**DIRECTIVE:**
Find every line of the listing below where "update" appears, and copy it.

**SOURCE DATA:**
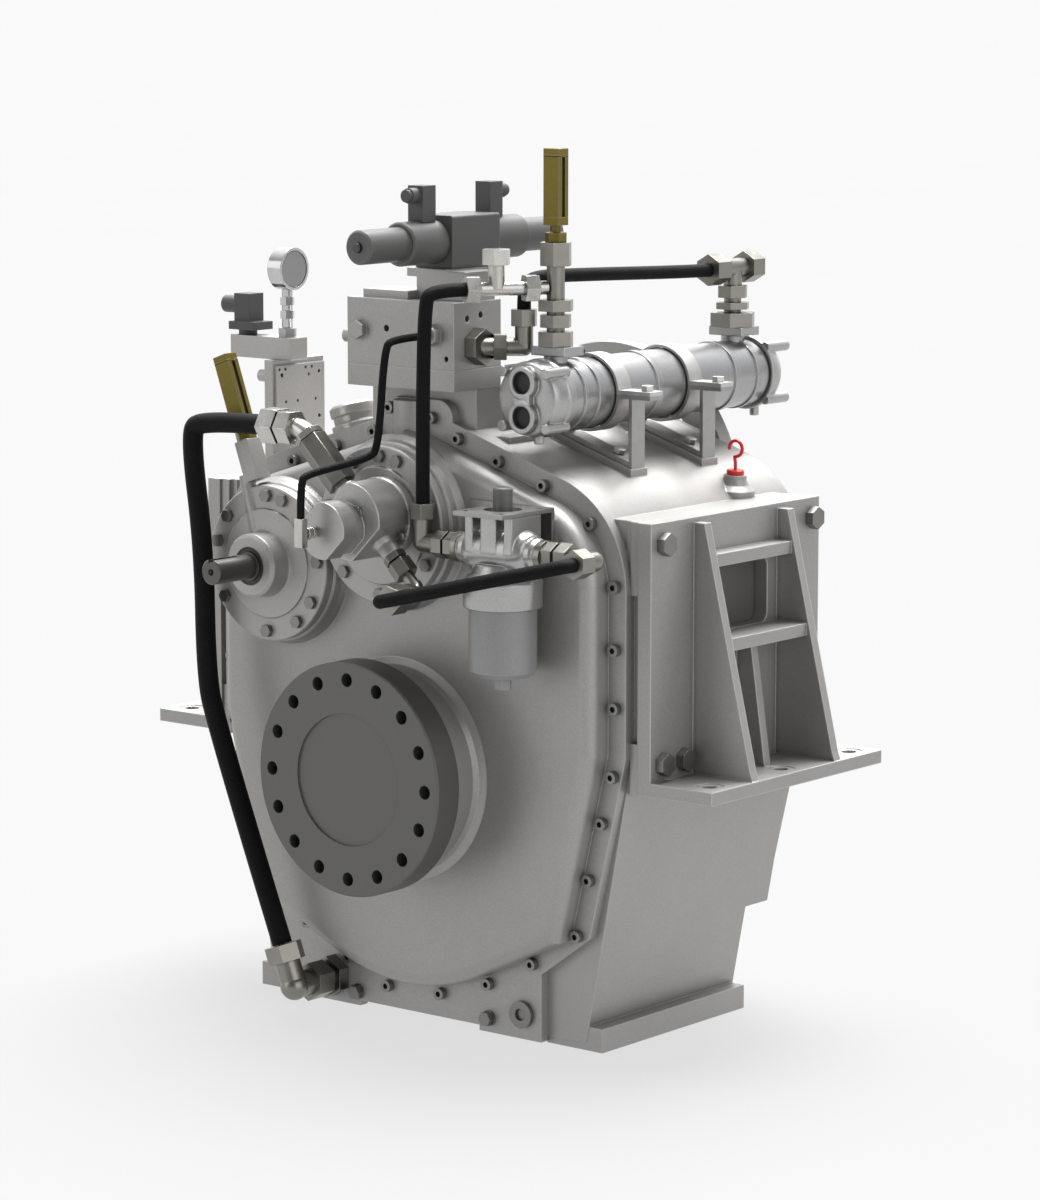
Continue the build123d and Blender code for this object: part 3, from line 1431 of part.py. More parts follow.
save(suction_hose(), "suction_hose")
save(pilot_hose(), "pilot_hose")
save(filter_outlet_hose(), "filter_outlet_hose")
save(pump_outlet_hose(), "pump_outlet_hose")
save(cooler_return_hose(), "cooler_return_hose")
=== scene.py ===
import math

import bmesh
import bpy
from mathutils import Matrix, Vector


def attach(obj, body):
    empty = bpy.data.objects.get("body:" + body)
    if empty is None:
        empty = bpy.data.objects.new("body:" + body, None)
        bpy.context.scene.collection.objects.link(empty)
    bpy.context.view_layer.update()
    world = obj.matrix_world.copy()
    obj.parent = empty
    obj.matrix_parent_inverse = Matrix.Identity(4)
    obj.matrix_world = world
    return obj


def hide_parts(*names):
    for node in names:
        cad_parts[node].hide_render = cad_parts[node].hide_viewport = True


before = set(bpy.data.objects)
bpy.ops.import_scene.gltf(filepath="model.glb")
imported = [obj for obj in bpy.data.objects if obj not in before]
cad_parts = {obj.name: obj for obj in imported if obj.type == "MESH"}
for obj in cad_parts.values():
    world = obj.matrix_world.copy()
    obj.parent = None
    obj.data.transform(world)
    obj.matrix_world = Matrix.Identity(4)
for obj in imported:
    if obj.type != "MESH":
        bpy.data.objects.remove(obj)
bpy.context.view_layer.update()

# Studio: the gearbox stands on its two foot bars on a wide, pale floor. The main soft sun stands
# high behind it, a weak one at the left front and a wide one at the right, and the air is
# brightest at the left rear, so the tops of the castings shine and no side is black.
FLOOR_Z = -0.383
FLOOR_GAP = 0.0005


def shader_node(tree, kind, settings=None, **sockets):
    """New node with its sockets joined or set; _3 is the socket with that number."""
    node = tree.nodes.new(kind)
    for key, value in (settings or {}).items():
        setattr(node, key, value)
    for key, value in sockets.items():
        socket = node.inputs[int(key[1:])] if key[0] == "_" else node.inputs[key.replace("_", " ")]
        if isinstance(value, bpy.types.NodeSocket):
            tree.links.new(value, socket)
        else:
            socket.default_value = value
    return node


def new_finish(name):
    """New material, its node tree and its main shader."""
    finish = bpy.data.materials.new(name)
    finish.use_nodes = True
    tree = finish.node_tree
    return finish, tree, tree.nodes["Principled BSDF"]


def studio_paper():
    finish, tree, shader = new_finish("studio_paper")
    place = shader_node(tree, "ShaderNodeTexCoord").outputs["Object"]
    cloud = shader_node(tree, "ShaderNodeTexNoise", Vector=place, Scale=0.8, Detail=2.0)
    tone = shader_node(tree, "ShaderNodeMix", {"data_type": "RGBA"}, _0=cloud.outputs[0],
        _6=(0.066, 0.066, 0.066, 1), _7=(0.072, 0.072, 0.072, 1))
    tree.links.new(tone.outputs[2], shader.inputs["Base Color"])
    shader.inputs["Roughness"].default_value = 1.0
    shader.inputs["Specular IOR Level"].default_value = 0.0
    shader.inputs["Emission Color"].default_value = (1.0, 1.0, 1.0, 1)
    shader.inputs["Emission Strength"].default_value = 0.695
    return finish


def studio_floor(half_side=400.0):
    mesh = bpy.data.meshes.new("studio_floor")
    corners = [(-half_side, -half_side, 0.0), (half_side, -half_side, 0.0), (half_side, half_side, 0.0),
        (-half_side, half_side, 0.0)]
    mesh.from_pydata(corners, [], [(0, 1, 2, 3)])
    floor = bpy.data.objects.new("studio_floor", mesh)
    bpy.context.collection.objects.link(floor)
    floor.location = (0.0, 0.0, FLOOR_Z - FLOOR_GAP)
    mesh.materials.append(studio_paper())


studio_floor()


def soft_sun(name, towards, angle, power):
    lamp = bpy.data.lights.new(name, "SUN")
    lamp.angle = math.radians(angle)
    lamp.energy = power
    holder = bpy.data.objects.new(name, lamp)
    bpy.context.collection.objects.link(holder)
    holder.rotation_euler = Vector(towards).to_track_quat("-Z", "Y").to_euler()


soft_sun("high_sun", (0.15, -0.35, -1.0), angle=45.0, power=9.4)
soft_sun("left_sun", (0.55, 0.85, -0.35), angle=40.0, power=0.50)
soft_sun("right_sun", (-1.0, 0.15, -0.3), angle=60.0, power=1.05)


def studio_air(back=(-0.63, 0.776, 0.25)):
    world = bpy.data.worlds.new("studio_air")
    bpy.context.scene.world = world
    world.use_nodes = True
    tree = world.node_tree
    look = shader_node(tree, "ShaderNodeTexCoord").outputs["Generated"]
    facing = shader_node(tree, "ShaderNodeVectorMath", {"operation": "DOT_PRODUCT"}, _0=look, _1=back)
    glow = shader_node(tree, "ShaderNodeMapRange", {"interpolation_type": "SMOOTHSTEP"},
        Value=facing.outputs["Value"], From_Min=-0.1, From_Max=0.95, To_Min=0.28, To_Max=1.6)
    air = tree.nodes["Background"]
    air.inputs["Color"].default_value = (0.97, 0.975, 1.0, 1)
    tree.links.new(glow.outputs[0], air.inputs["Strength"])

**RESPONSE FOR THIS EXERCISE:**
    bpy.context.view_layer.update()
bpy.context.view_layer.update()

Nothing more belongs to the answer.